Raporda aynen şöyle geçiyor:
"Askeri suç kapsamında yapılacak Işık Evleri baskınlarında, silahlı terör örgütü oluşturmak doğrultusunda, silah mühimmat, plan vb. materyal bulunması sağlanarak. FG grubu, "Silahlı Terör Örgütü" kapsamına aldırılacak..."
İnsan ürperiyor. Güvenliğini emanet ettiği bir kurum, seni terörist göstermek için evine silah ve mühimmat koyuyor.
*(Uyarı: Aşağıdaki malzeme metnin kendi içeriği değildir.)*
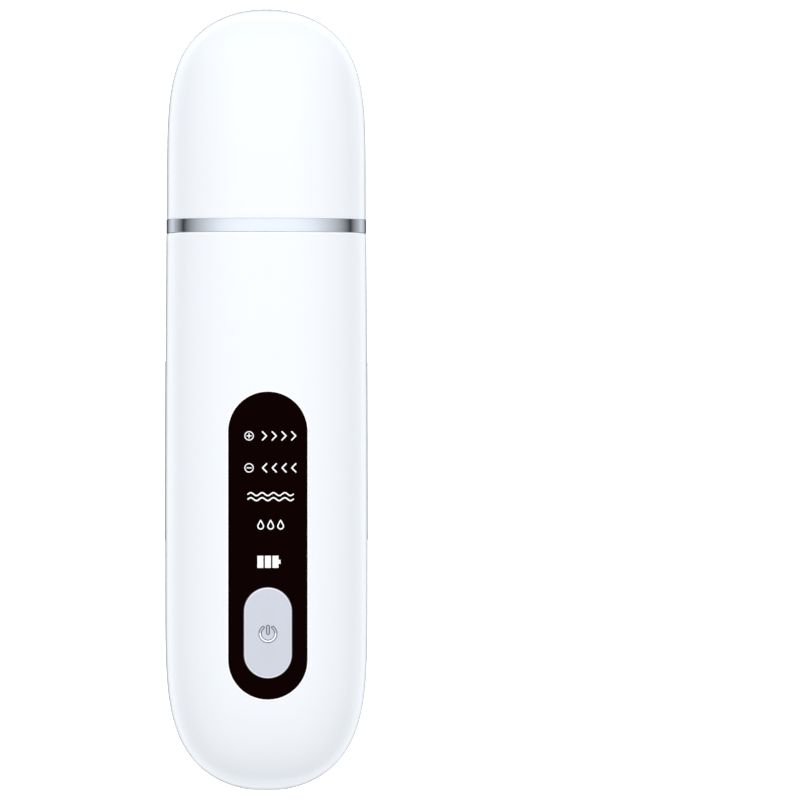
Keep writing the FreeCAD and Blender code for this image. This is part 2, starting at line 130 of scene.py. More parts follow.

Ama bununla da yetinmiyor. "Bekletilen eleman" dedikleri İskender Evrenosoğlu, Ömer Öngüt gibi elemanlara medyatik eylemler ve söylemler yaptırılarak Gülencilerin irticacılarla özdeşleştirilmesi sağlanacak...
Türkiye'nin geçmişinde "Alevi Sünni çatışması" yaratıldığı için şu satırların da çok önemli olduğuna inanıyorum:
"Ev baskınları kapsamında (Işık Evleri kastediliyor) Alevi düşmanlığını körükleyici bilgi ve belgelerin bu evlerde bulunması sağlanacaktır..."
İnanılmaz değil mi?
Bir an Kahramanmaraş, Çorum hatta Sivas olaylarını hatırlayın...
Nasıl oldu acaba?
İşte böyle uzayıp giden korkunç bir tezgâh var o meşum "İrticayla Mücadele Eylem Planı"nın içinde...
Türkiye, bazı kurumların kılcal damarlarına işleyen bu darbeci zihniyetle hesaplaşmadığı sürece gerçek demokrasiye ulaşamaz.
"Islak imza" belgesi bu yolda önemli bir dönüm noktasıdır.